What is asked — Copy the data exactly from the line that contains "Recreate this object" through the line that contains "GAP = 0.3 *", keeping both end lines and leaving out everything else.

3D code data
__________________________________________________
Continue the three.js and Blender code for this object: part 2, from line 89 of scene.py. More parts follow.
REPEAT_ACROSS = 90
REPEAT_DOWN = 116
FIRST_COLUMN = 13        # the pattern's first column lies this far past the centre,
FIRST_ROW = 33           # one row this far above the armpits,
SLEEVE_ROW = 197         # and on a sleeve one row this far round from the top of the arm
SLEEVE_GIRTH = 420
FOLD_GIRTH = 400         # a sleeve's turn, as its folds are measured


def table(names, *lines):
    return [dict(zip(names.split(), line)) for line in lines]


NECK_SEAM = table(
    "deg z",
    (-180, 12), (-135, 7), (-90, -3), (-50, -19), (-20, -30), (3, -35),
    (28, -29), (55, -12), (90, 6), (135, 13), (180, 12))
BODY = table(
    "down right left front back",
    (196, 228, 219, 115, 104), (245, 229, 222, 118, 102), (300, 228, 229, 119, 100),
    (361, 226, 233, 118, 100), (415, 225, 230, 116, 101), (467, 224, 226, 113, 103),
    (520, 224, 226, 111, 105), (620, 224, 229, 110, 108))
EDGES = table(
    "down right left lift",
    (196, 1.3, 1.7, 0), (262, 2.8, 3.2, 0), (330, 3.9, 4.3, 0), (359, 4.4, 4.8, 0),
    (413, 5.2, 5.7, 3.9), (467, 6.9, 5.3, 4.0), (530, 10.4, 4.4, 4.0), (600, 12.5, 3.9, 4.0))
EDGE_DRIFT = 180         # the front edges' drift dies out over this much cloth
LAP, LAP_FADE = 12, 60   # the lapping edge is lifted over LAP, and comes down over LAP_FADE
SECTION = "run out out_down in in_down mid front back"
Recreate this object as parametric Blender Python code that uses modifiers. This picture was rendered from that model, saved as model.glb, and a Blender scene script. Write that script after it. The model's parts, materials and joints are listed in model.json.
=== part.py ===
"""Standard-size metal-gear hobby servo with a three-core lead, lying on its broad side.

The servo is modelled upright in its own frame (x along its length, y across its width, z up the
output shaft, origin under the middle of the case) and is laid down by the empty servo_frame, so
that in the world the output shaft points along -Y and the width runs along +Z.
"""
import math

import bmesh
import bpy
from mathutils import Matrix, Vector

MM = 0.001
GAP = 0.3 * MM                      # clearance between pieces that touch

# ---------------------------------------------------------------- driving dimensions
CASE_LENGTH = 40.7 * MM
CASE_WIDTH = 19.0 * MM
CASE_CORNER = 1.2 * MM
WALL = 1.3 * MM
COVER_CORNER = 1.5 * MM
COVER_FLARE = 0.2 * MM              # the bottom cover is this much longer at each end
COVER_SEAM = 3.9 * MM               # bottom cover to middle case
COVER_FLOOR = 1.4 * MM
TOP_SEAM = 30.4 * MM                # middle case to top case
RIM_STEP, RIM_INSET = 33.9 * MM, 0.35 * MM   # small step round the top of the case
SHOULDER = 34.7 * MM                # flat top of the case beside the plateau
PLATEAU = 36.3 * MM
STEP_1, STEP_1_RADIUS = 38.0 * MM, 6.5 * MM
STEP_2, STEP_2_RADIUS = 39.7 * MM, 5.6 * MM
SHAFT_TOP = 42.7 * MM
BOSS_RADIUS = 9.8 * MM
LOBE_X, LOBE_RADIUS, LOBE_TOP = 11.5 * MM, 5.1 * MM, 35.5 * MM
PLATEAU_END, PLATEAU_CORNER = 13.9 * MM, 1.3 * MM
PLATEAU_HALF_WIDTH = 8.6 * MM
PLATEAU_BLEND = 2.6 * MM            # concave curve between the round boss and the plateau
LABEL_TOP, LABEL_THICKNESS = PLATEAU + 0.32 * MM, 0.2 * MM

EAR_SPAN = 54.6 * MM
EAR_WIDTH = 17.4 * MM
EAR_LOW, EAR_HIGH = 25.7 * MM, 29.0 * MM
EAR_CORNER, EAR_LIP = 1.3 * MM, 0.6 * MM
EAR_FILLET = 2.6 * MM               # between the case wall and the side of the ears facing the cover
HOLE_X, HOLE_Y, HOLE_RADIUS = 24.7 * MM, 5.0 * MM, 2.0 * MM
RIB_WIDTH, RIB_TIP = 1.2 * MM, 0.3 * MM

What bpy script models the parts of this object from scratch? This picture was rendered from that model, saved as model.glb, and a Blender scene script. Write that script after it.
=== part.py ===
__________________________________________________
Result for this exercise —
Recreate this object as parametric Blender Python code that uses modifiers. This picture was rendered from that model, saved as model.glb, and a Blender scene script. Write that script after it. The model's parts, materials and joints are listed in model.json.
=== part.py ===
"""Standard-size metal-gear hobby servo with a three-core lead, lying on its broad side.

The servo is modelled upright in its own frame (x along its length, y across its width, z up the
output shaft, origin under the middle of the case) and is laid down by the empty servo_frame, so
that in the world the output shaft points along -Y and the width runs along +Z.
"""
import math

import bmesh
import bpy
from mathutils import Matrix, Vector

MM = 0.001
GAP = 0.3 * MM                      # clearance between pieces that touch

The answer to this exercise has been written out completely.